Example 2: stability of urea - ammonium thiosulfate blends

[0104] An ammonium thiosulfate solution (Thio-Sul® from Tessenderlo Kerley) was freeze dried to obtain solid ammonium thiosulfate, which was blended with grinded urea powder into a homogeneous mixture. A master batch of the urea-ammonium thiosulfate blend having a 80:20 urea:ammonium thiosulfate (w/w) ratio was prepared and divided into different glass jars, containing 20g powder blend each, which were all placed into an oil batch at a stable temperature of either 140°C or 110°C. One glass jar was removed after a certain residence time being: 1 min, 2min, 3min, 5min, 10min and 15min. The material was left to solidify at room temperature. Decomposition was follow by determining the ammonium thiosulfate content by means of titration for every sample.

[0105] It can be seen from the results shown in Figure 13 that ammonium thiosulfate decomposition is significantly lower at 110°C than at 140 °C. Hence, thanks to the melting point depression found with certain urea - ammonium thiosulfate blends described herein, enabling lower processing temperatures than for regular urea melts, the processing and provision of urea - ammonium thiosulfate blends is greatly facilitated.

[0106] Another urea-ammonium thiosulfate blend was prepared having a 80:20 urea:ammonium thiosulfate (w/w) ratio as described above with the exception that the material was solidified through fluid bed granulation and in the form of granules. This urea-ammonium thiosulfate blend was divided into different glass jars, containing 20g granular blend each, which were all placed into an oil batch at a stable temperature of either 110°C, 120°C, 125°C, 130°C or 140 °C. One glass jar was removed after a certain residence time being: 1 min, 2min, 3min, 5min, 10min and 15min. The material was left to solidify at room temperature. Decomposition was follow by determining the ammonium thiosulfate content by means of titration for every sample.

[0107] It can be seen from the results shown in Figure 14 that ammonium thiosulfate decomposition is significantly lower at a temperature of < 130°C than at 140 °C. Hence, despite this blend being in a different form the melting point depression was also found with certain urea - ammonium thiosulfate blends as described herein, to enable lower processing temperatures than for regular urea melts, which greatly facilitates the processing and provision of urea - ammonium thiosulfate blends.

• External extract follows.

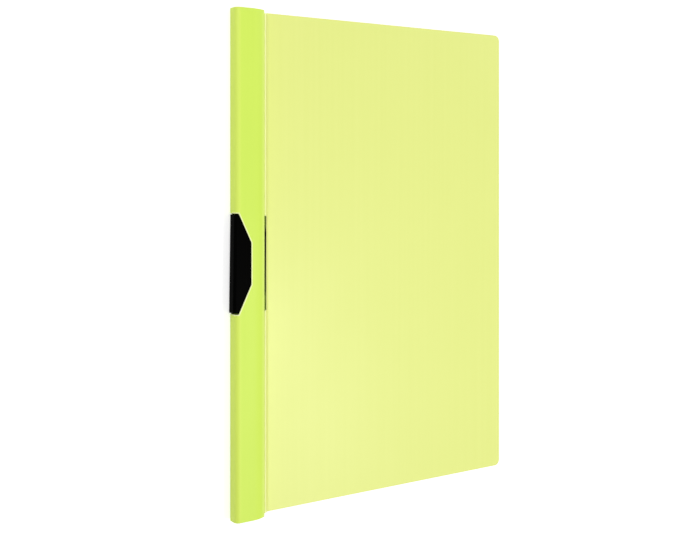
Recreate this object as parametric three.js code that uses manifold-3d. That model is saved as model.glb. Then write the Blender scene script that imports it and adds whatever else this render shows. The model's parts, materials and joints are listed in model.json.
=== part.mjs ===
// A4 clip folder, lying on its back cover, in millimetres.
// X runs from the spine to the fore edge, Y up the page and Z out of the front cover.
// The origin is below the middle of the folder, level with the lowest face it lies on.
import * as THREE from "three";
import { mergeVertices } from "three/addons/utils/BufferGeometryUtils.js";
import Module from "manifold-3d";

const wasm = await Module();
wasm.setup();

// Covers and spine
const folderWidth = 216.5;
const folderHeight = 310;
const backSheet = 0.6;
const frontSheet = 0.5;
const cornerRadius = 4;
const spineThickness = 10;
const foldRadius = 3; // outer radius of the two spine folds
const bandFlat = 11.7; // flat part of the front band, from the spine's outer face
const bandBendRadius = 15.7; // outer radius of the band's slope towards the cover
const bandBendAngle = 37;
const coverInset = 0.8; // both covers stop this far inside the band's ends
const insetStart = 2; // the back cover narrows this far under the band's edge
const coverGap = 0.3; // air between the closed covers

// Crease of the front cover, beside the band's edge
const creaseGap = 0.6;
const creaseDrop = 0.2;
const rampRun = 4.2; // how far the cover slopes down before it lies flat
const rampBendRadius = 2;
const marginWidthAngle = 26; // degrees of the band's slope that the welded margin covers
const weldGap = 0.1;
const marginEnd = 33; // the margin stops this far from mid-height, clear of the clip

// Swinging clip
const clipLength = 59.2;
const clipRise = 0.5; // its middle is this far above mid-height
const clipStandOut = 0.3; // its web stands this far out of the spine
const clipGauge = 0.8;
const clipFoldRadius = 1.7;
const clipBandGap = 0.35; // under the band
const clipSeatGap = 0.9; // above the back sheet, where the washer sits
const wingBendAngle = 40;
const flareAngle = 35;
const flareRadius = 3.2;
const lipLength = 0.5;
const backWingReach = 22;
const wingTopRadius = 11;
const wingBottomRadius = 12;
const pivotFromSpine = 4.8;
const pivotFromEnd = 5.4;
const restSwing = 0.8; // degrees that the clip stands open as found

// Openings
const windowClearance = 0.75; // beyond each end of the clip
const windowFold = 1.9; // from the spine's outer face to where the slants start
const windowDepth = 10.5; // from the spine's outer face to the window's short side
const windowShort = 25.3; // length of the short side
const notchLong = 38; // thumb notch in the back cover
const notchShort = 18;
const slotLength = 57.6; // slit in the front cover's crease
const slotClearance = 0.5; // past the clip's lip

// Rivet and washer at the clip's pivot
const rivetShank = 1.1; // radii
const rivetHead = 2.2;
const rivetTail = 2;
const rivetHeadThickness = 0.4;
const rivetTailThickness = 0.45;
const rivetClearance = 0.2;
const stackGap = 0.05; // between the rivet, washer, sheet and clip
const washerRadius = 2.1;

// Fineness of round stretches
const foldSteps = 10;
const slopeSteps = 12;
const roundSegments = 40;

const toRadians = (degrees) => (degrees * Math.PI) / 180;

const spineX = -folderWidth / 2;
const foreEdgeX = folderWidth / 2;
const bendX = spineX + bandFlat;
const bendCentreZ = spineThickness - bandBendRadius;
const bandEdgeX = bendX + bandBendRadius * Math.sin(toRadians(bandBendAngle));
const bandEdgeZ = bendCentreZ + bandBendRadius * Math.cos(toRadians(bandBendAngle));
const creaseX = bandEdgeX + creaseGap;
const creaseZ = bandEdgeZ - creaseDrop;
const coverHeight = folderHeight - 2 * coverInset;
const coverMidZ = backSheet + coverGap + frontSheet / 2;
const pivotX = spineX + pivotFromSpine;
const pivotY = clipRise + clipLength / 2 - pivotFromEnd;
const backWingZ = backSheet + clipSeatGap;

// Outline of a sheet of even thickness. It follows a centre line from start in the direction of
// heading, through moves that are either { ahead } or { turn, radius, steps }, angles in degrees.
function sheetOutline(start, heading, thickness, moves) {
  const point = start.clone();
  let angle = toRadians(heading);
  const left = [];
  const right = [];
  const mark = () => {
    const side = new THREE.Vector2(-Math.sin(angle), Math.cos(angle)).multiplyScalar(thickness / 2);
    left.push(point.clone().add(side));
    right.push(point.clone().sub(side));
  };
  mark();
  for (const move of moves) {
    if (move.ahead !== undefined) {
      point.add(new THREE.Vector2(Math.cos(angle), Math.sin(angle)).multiplyScalar(move.ahead));
      mark();
      continue;
    }
    const step = toRadians(move.turn) / move.steps;
    const chord = 2 * move.radius * Math.sin(Math.abs(step) / 2);
    for (let i = 0; i < move.steps; i += 1) {
      const along = angle + step / 2;
      point.add(new THREE.Vector2(Math.cos(along), Math.sin(along)).multiplyScalar(chord));
      angle += step;
      mark();
    }
  }
  return [...left, ...right.reverse()];
}

// A section drawn in X and Z, drawn out along Y between two ends.
function drawnOut(outline, fromY, toY) {
  const depth = toY - fromY;
  const geometry = new THREE.ExtrudeGeometry(new THREE.Shape(outline), { depth, bevelEnabled: false });
  geometry.rotateX(Math.PI / 2);
  geometry.translate(0, toY, 0);
  return geometry;
}

// A plan outline in X and Y, standing from one height to another.
function standing(shape, fromZ, toZ) {
  const depth = toZ - fromZ;
  const options = { depth, bevelEnabled: false, curveSegments: roundSegments / 4 };
  const geometry = new THREE.ExtrudeGeometry(shape, options);
  geometry.translate(0, 0, fromZ);
  return geometry;
}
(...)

[0108] An urea-calcium thiosulfate blend having a 80:20 urea:calcium thiosulfate (w/w) ratio was similarly prepared to the urea-ammonium thiosulfate blend by freeze drying of calcium thiosulfate to obtain a dry powder product to prepare a physical blend with grinded urea. The urea-calcium thiosulfate blend had 20g of the powder blend added to glass jars, which was placed in an oil bath at 125°C. One glass jar was removed after a certain residence time being: 5min, 10min and 15min. The material was left to solidify at room temperature. Decomposition was follow by determining the calcium thiosulfate content by means of titration for every sample. It can be seen from the results shown in Figure 15 that calcium thiosulfate decomposition is stable at a temperature of 125 °C within the standard error margin of +- 0.5 CaTs% of the titration method.

[0109] An urea-potassium thiosulfate blend having a 80:20 urea: potassium thiosulfate (w/w) ratio was similarly prepared to the urea-ammonium thiosulfate blend by freeze drying of potassium thiosulfate to obtain a dry powder product to prepare a physical blend with grinded urea. The urea-potassium thiosulfate blend had 20g of the powder blend added to glass jars, which was placed in an oil bath at 125°C. One glass jar was removed after a certain residence time being: 5min, 10min and 15min. The material was left to solidify at room temperature. Decomposition was follow by determining the potassium thiosulfate content by means of titration for every sample. It can be seen from the results shown in Figure 16 that potassium thiosulfate decomposition is also stable at a temperature of 125°C.